▶ _Goal_
Can the data below be echoed back word for word?

▶ _Data shown_
····················
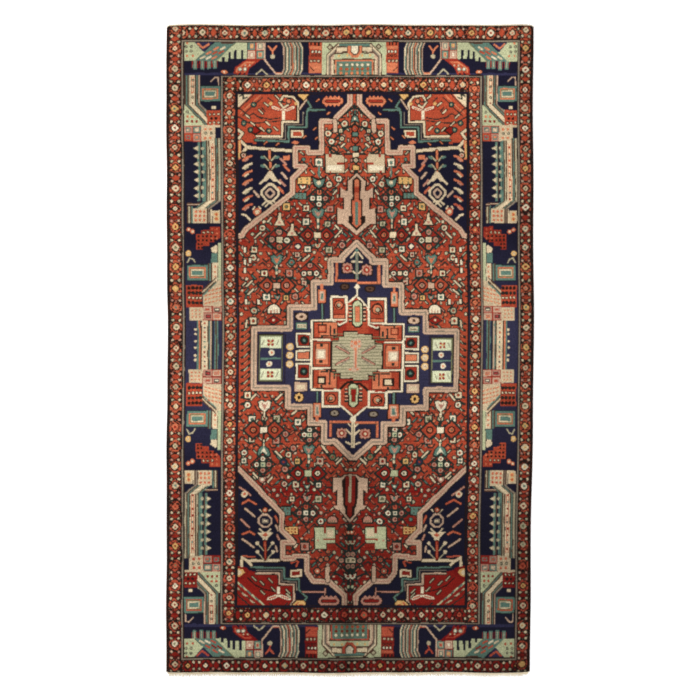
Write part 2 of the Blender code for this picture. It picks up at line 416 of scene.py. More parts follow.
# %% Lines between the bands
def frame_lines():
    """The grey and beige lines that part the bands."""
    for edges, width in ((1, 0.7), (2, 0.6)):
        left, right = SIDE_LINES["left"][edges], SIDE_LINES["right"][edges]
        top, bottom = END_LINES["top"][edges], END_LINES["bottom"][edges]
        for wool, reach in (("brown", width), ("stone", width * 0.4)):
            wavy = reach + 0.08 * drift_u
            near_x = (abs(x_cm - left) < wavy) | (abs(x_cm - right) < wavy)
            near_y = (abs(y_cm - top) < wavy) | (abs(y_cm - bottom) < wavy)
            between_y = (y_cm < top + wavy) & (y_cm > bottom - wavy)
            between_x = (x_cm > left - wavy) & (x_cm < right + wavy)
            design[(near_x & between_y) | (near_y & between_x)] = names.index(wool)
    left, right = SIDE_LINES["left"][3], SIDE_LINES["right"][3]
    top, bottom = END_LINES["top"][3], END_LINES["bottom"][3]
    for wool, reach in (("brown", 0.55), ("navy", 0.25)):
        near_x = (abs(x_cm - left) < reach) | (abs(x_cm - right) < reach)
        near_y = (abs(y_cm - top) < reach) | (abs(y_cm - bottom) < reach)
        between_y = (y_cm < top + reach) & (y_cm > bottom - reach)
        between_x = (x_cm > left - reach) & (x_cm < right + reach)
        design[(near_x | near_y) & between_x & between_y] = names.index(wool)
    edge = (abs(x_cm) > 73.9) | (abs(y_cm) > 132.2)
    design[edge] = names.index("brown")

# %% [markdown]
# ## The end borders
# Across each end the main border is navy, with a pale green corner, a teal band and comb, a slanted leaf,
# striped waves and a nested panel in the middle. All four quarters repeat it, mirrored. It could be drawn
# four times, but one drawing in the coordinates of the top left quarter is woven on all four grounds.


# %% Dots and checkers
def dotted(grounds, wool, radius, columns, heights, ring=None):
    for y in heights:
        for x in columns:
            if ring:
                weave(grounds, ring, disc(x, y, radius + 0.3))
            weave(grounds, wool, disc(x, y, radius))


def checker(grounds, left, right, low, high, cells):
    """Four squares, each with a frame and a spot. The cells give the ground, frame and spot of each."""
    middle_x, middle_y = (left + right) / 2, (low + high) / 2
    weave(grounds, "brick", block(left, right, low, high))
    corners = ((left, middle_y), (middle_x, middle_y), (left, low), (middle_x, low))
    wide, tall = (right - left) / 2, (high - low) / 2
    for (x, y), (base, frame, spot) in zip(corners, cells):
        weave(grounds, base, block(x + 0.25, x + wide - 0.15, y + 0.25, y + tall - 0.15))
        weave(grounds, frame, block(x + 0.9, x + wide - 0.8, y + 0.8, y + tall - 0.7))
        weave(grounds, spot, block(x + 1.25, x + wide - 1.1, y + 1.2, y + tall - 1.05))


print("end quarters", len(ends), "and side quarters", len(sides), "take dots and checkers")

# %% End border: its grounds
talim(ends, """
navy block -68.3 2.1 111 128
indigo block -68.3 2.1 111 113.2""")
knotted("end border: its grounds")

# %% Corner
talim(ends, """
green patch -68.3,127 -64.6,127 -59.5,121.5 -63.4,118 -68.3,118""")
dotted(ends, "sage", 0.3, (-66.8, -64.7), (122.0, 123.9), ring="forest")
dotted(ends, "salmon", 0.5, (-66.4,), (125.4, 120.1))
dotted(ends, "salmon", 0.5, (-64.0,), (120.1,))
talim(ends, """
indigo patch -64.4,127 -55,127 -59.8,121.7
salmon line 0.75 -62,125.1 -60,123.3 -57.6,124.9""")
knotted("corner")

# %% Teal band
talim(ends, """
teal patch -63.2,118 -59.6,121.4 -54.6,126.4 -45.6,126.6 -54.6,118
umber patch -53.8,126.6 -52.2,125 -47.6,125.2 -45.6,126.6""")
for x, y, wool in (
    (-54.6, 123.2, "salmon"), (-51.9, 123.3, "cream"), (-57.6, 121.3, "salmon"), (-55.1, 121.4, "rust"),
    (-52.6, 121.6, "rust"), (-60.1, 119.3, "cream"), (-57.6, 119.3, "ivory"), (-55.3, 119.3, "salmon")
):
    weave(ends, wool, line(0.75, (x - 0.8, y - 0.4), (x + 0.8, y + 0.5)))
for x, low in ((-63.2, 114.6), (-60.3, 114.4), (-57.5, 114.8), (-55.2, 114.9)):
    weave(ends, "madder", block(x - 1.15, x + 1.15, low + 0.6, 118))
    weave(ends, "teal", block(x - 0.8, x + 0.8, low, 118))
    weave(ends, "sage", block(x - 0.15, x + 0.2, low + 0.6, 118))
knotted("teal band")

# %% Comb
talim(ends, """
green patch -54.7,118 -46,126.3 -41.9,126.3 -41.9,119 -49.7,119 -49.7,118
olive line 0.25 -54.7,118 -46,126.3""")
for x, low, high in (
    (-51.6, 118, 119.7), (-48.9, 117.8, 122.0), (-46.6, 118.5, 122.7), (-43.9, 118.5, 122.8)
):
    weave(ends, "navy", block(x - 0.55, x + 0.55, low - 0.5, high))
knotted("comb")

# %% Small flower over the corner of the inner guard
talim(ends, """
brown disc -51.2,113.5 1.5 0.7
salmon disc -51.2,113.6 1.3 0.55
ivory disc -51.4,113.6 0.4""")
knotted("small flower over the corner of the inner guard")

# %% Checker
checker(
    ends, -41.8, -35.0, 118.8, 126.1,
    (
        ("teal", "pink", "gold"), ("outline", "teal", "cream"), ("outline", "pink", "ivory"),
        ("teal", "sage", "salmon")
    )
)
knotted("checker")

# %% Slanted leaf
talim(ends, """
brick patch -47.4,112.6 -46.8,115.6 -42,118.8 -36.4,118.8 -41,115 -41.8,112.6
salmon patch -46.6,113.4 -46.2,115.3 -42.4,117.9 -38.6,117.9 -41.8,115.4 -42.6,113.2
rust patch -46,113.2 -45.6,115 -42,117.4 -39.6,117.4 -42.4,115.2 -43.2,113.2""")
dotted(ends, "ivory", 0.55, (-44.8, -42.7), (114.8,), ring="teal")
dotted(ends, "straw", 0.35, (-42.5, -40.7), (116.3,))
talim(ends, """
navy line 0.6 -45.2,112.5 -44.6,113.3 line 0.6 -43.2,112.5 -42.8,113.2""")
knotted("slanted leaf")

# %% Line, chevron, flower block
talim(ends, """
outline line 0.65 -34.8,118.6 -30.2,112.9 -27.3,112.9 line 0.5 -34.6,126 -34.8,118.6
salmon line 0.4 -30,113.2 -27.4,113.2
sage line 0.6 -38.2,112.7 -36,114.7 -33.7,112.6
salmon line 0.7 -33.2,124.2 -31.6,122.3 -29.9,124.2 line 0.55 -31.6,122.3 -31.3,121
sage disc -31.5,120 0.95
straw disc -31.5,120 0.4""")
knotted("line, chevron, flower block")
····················
▶ _Task response_
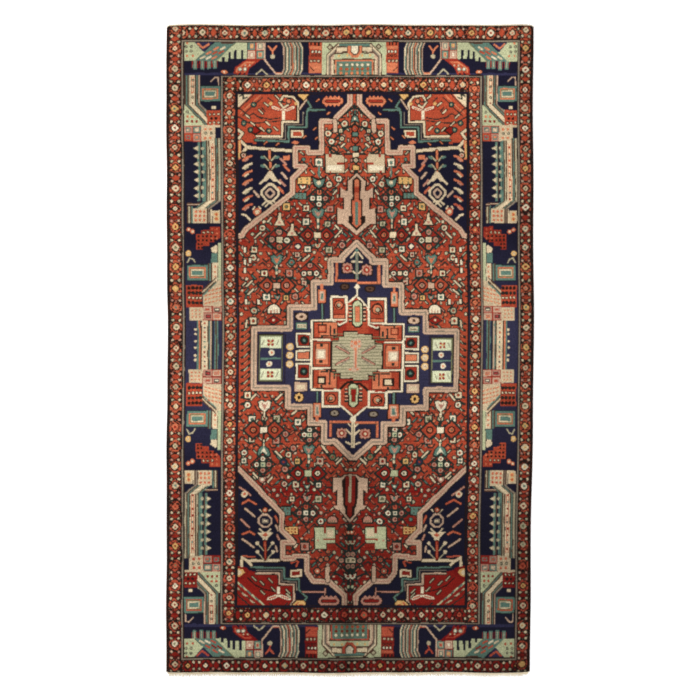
Write part 2 of the Blender code for this picture. It picks up at line 416 of scene.py. More parts follow.
# %% Lines between the bands
def frame_lines():
    """The grey and beige lines that part the bands."""
    for edges, width in ((1, 0.7), (2, 0.6)):
        left, right = SIDE_LINES["left"][edges], SIDE_LINES["right"][edges]
        top, bottom = END_LINES["top"][edges], END_LINES["bottom"][edges]
        for wool, reach in (("brown", width), ("stone", width * 0.4)):
            wavy = reach + 0.08 * drift_u
            near_x = (abs(x_cm - left) < wavy) | (abs(x_cm - right) < wavy)
            near_y = (abs(y_cm - top) < wavy) | (abs(y_cm - bottom) < wavy)
            between_y = (y_cm < top + wavy) & (y_cm > bottom - wavy)
            between_x = (x_cm > left - wavy) & (x_cm < right + wavy)
            design[(near_x & between_y) | (near_y & between_x)] = names.index(wool)
    left, right = SIDE_LINES["left"][3], SIDE_LINES["right"][3]
    top, bottom = END_LINES["top"][3], END_LINES["bottom"][3]
    for wool, reach in (("brown", 0.55), ("navy", 0.25)):
        near_x = (abs(x_cm - left) < reach) | (abs(x_cm - right) < reach)
        near_y = (abs(y_cm - top) < reach) | (abs(y_cm - bottom) < reach)
        between_y = (y_cm < top + reach) & (y_cm > bottom - reach)
        between_x = (x_cm > left - reach) & (x_cm < right + reach)
        design[(near_x | near_y) & between_x & between_y] = names.index(wool)
    edge = (abs(x_cm) > 73.9) | (abs(y_cm) > 132.2)
    design[edge] = names.index("brown")

# %% [markdown]
# ## The end borders
# Across each end the main border is navy, with a pale green corner, a teal band and comb, a slanted leaf,
# striped waves and a nested panel in the middle. All four quarters repeat it, mirrored. It could be drawn
# four times, but one drawing in the coordinates of the top left quarter is woven on all four grounds.


# %% Dots and checkers
def dotted(grounds, wool, radius, columns, heights, ring=None):
    for y in heights:
        for x in columns:
            if ring:
                weave(grounds, ring, disc(x, y, radius + 0.3))
            weave(grounds, wool, disc(x, y, radius))


def checker(grounds, left, right, low, high, cells):
    """Four squares, each with a frame and a spot. The cells give the ground, frame and spot of each."""
    middle_x, middle_y = (left + right) / 2, (low + high) / 2
    weave(grounds, "brick", block(left, right, low, high))
    corners = ((left, middle_y), (middle_x, middle_y), (left, low), (middle_x, low))
    wide, tall = (right - left) / 2, (high - low) / 2
    for (x, y), (base, frame, spot) in zip(corners, cells):
        weave(grounds, base, block(x + 0.25, x + wide - 0.15, y + 0.25, y + tall - 0.15))
        weave(grounds, frame, block(x + 0.9, x + wide - 0.8, y + 0.8, y + tall - 0.7))
        weave(grounds, spot, block(x + 1.25, x + wide - 1.1, y + 1.2, y + tall - 1.05))


print("end quarters", len(ends), "and side quarters", len(sides), "take dots and checkers")

# %% End border: its grounds
talim(ends, """
navy block -68.3 2.1 111 128
indigo block -68.3 2.1 111 113.2""")
knotted("end border: its grounds")

# %% Corner
talim(ends, """
green patch -68.3,127 -64.6,127 -59.5,121.5 -63.4,118 -68.3,118""")
dotted(ends, "sage", 0.3, (-66.8, -64.7), (122.0, 123.9), ring="forest")
dotted(ends, "salmon", 0.5, (-66.4,), (125.4, 120.1))
dotted(ends, "salmon", 0.5, (-64.0,), (120.1,))
talim(ends, """
indigo patch -64.4,127 -55,127 -59.8,121.7
salmon line 0.75 -62,125.1 -60,123.3 -57.6,124.9""")
knotted("corner")

# %% Teal band
talim(ends, """
teal patch -63.2,118 -59.6,121.4 -54.6,126.4 -45.6,126.6 -54.6,118
umber patch -53.8,126.6 -52.2,125 -47.6,125.2 -45.6,126.6""")
for x, y, wool in (
    (-54.6, 123.2, "salmon"), (-51.9, 123.3, "cream"), (-57.6, 121.3, "salmon"), (-55.1, 121.4, "rust"),
    (-52.6, 121.6, "rust"), (-60.1, 119.3, "cream"), (-57.6, 119.3, "ivory"), (-55.3, 119.3, "salmon")
):
    weave(ends, wool, line(0.75, (x - 0.8, y - 0.4), (x + 0.8, y + 0.5)))
for x, low in ((-63.2, 114.6), (-60.3, 114.4), (-57.5, 114.8), (-55.2, 114.9)):
    weave(ends, "madder", block(x - 1.15, x + 1.15, low + 0.6, 118))
    weave(ends, "teal", block(x - 0.8, x + 0.8, low, 118))
    weave(ends, "sage", block(x - 0.15, x + 0.2, low + 0.6, 118))
knotted("teal band")

# %% Comb
talim(ends, """
green patch -54.7,118 -46,126.3 -41.9,126.3 -41.9,119 -49.7,119 -49.7,118
olive line 0.25 -54.7,118 -46,126.3""")
for x, low, high in (
    (-51.6, 118, 119.7), (-48.9, 117.8, 122.0), (-46.6, 118.5, 122.7), (-43.9, 118.5, 122.8)
):
    weave(ends, "navy", block(x - 0.55, x + 0.55, low - 0.5, high))
knotted("comb")

# %% Small flower over the corner of the inner guard
talim(ends, """
brown disc -51.2,113.5 1.5 0.7
salmon disc -51.2,113.6 1.3 0.55
ivory disc -51.4,113.6 0.4""")
knotted("small flower over the corner of the inner guard")

# %% Checker
checker(
    ends, -41.8, -35.0, 118.8, 126.1,
    (
        ("teal", "pink", "gold"), ("outline", "teal", "cream"), ("outline", "pink", "ivory"),
        ("teal", "sage", "salmon")
    )
)
knotted("checker")

# %% Slanted leaf
talim(ends, """
brick patch -47.4,112.6 -46.8,115.6 -42,118.8 -36.4,118.8 -41,115 -41.8,112.6
salmon patch -46.6,113.4 -46.2,115.3 -42.4,117.9 -38.6,117.9 -41.8,115.4 -42.6,113.2
rust patch -46,113.2 -45.6,115 -42,117.4 -39.6,117.4 -42.4,115.2 -43.2,113.2""")
dotted(ends, "ivory", 0.55, (-44.8, -42.7), (114.8,), ring="teal")
dotted(ends, "straw", 0.35, (-42.5, -40.7), (116.3,))
talim(ends, """
navy line 0.6 -45.2,112.5 -44.6,113.3 line 0.6 -43.2,112.5 -42.8,113.2""")
knotted("slanted leaf")

# %% Line, chevron, flower block
talim(ends, """
outline line 0.65 -34.8,118.6 -30.2,112.9 -27.3,112.9 line 0.5 -34.6,126 -34.8,118.6
salmon line 0.4 -30,113.2 -27.4,113.2
sage line 0.6 -38.2,112.7 -36,114.7 -33.7,112.6
salmon line 0.7 -33.2,124.2 -31.6,122.3 -29.9,124.2 line 0.55 -31.6,122.3 -31.3,121
sage disc -31.5,120 0.95
straw disc -31.5,120 0.4""")
knotted("line, chevron, flower block")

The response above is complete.